Exercise details: All material below is to be reproduced exactly.

Source data:
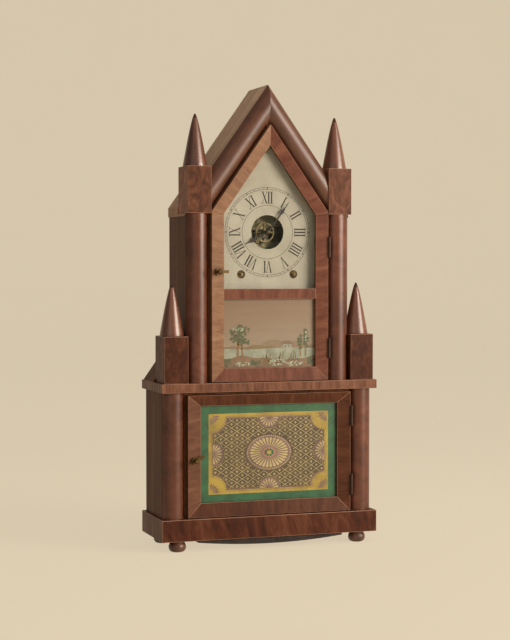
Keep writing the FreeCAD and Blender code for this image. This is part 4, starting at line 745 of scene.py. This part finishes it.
# spires and feet, turned; profiles are (radius, height)
spireShape = {"foot": 18.0, "rim": 1.6, "chamfer": 0.4, "belly": 0.8, "tip": 1.5, "steps": 14,
              "cap": [(1.2, -0.7), (0.7, -0.2), (0, 0)], "capHeight": 1.3, "sides": 56,
              "darkFrom": 0.93}
footShape = {"radius": 13.0, "sides": 40,
             "profile": [(0, 0), (7.4, 0), (9.2, 0.5), (10.8, 1.6), (12.1, 3.4), (12.8, 5.4),
                         (13.0, 7.4), (12.8, 9.4), (12.1, 11.4), (11.0, 13.0), (10.3, 13.7),
                         (10.2, 14.1), (11.4, 14.4), (12.0, 14.9), (12.0, 16.2), (0, 16.2)]}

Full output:
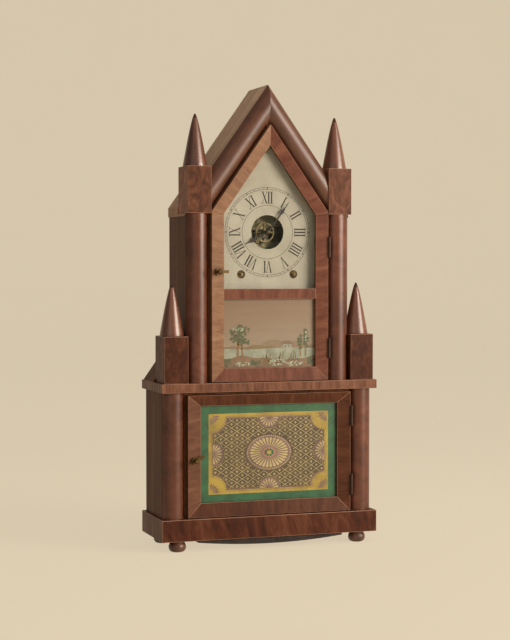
Keep writing the FreeCAD and Blender code for this image. This is part 4, starting at line 745 of scene.py. This part finishes it.
# spires and feet, turned; profiles are (radius, height)
spireShape = {"foot": 18.0, "rim": 1.6, "chamfer": 0.4, "belly": 0.8, "tip": 1.5, "steps": 14,
              "cap": [(1.2, -0.7), (0.7, -0.2), (0, 0)], "capHeight": 1.3, "sides": 56,
              "darkFrom": 0.93}
footShape = {"radius": 13.0, "sides": 40,
             "profile": [(0, 0), (7.4, 0), (9.2, 0.5), (10.8, 1.6), (12.1, 3.4), (12.8, 5.4),
                         (13.0, 7.4), (12.8, 9.4), (12.1, 11.4), (11.0, 13.0), (10.3, 13.7),
                         (10.2, 14.1), (11.4, 14.4), (12.0, 14.9), (12.0, 16.2), (0, 16.2)]}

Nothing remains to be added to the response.